2. Line 1 standard size 12-count muffin tin with cupcake liners. This will make about 20 cupcakes, so you may need to bake in batches, or line 2 muffin tins.
3. Whisk your flour, baking powder, baking soda, salt and cocoa powder together in a bowl.
4. In a separate bowl, or in a stand mixer, add your butter and sugar and beat until light and fluffy.
5. Add both of your eggs, mixing on low speed until smooth and combined.
6. Pour your coke, rum and vanilla into the creamed mixture and mix them in.
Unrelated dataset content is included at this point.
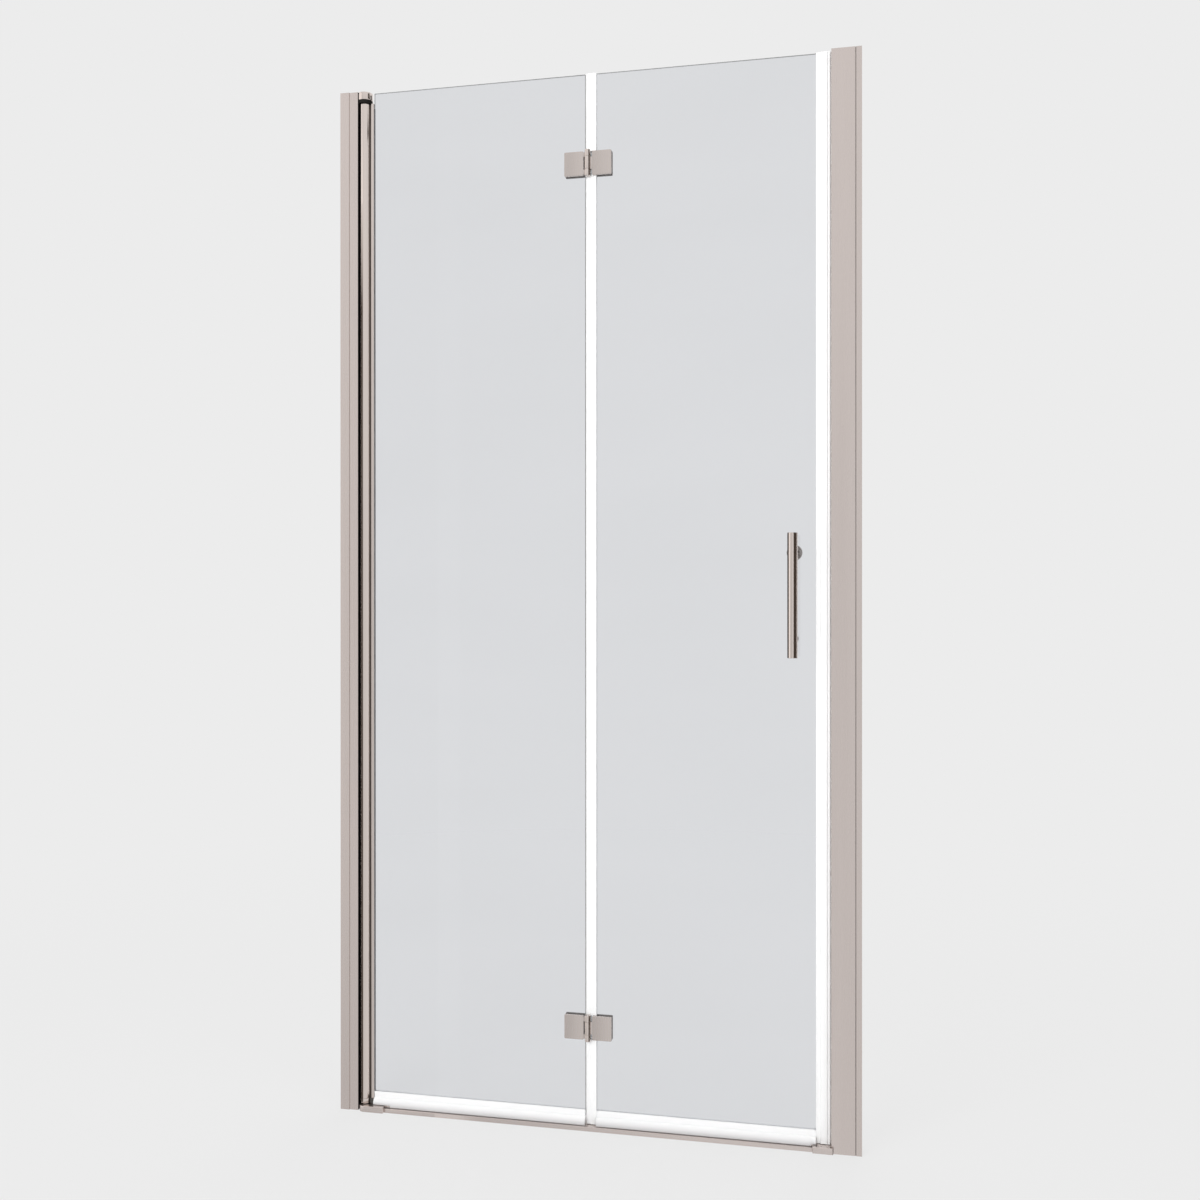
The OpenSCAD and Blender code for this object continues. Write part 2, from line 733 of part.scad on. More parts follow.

It is going to curdle, but when you add your dry ingredients, everything comes together.
7. Slowly start to add your dry ingredients about 1/3 at a time. Mix with a spoon until all combined.
8. Pour into cupcake liners in a muffin tin and fill each about 3/4 of the way full.
9. Bake for 13-16 minutes. They are done when a toothpick inserted in the center of one comes out clean. Remove pan from oven and set on a rack to cool.
10. Once they’re cool, mix the glaze ingredients in a small bowl and then brush the tops of each cupcake, letting it soak in.
For the frosting:
1. Add the butter and vanilla into your mixer bowl and beat until smooth.
2. Slowly add 1 cup of your powdered sugar and mix it in.
3. Mix in your rum then mix in the rest of your powdered sugar. If it feels too wet, add a bit more powdered sugar. If it’s a little dry, add very small drops of milk until it’s just right.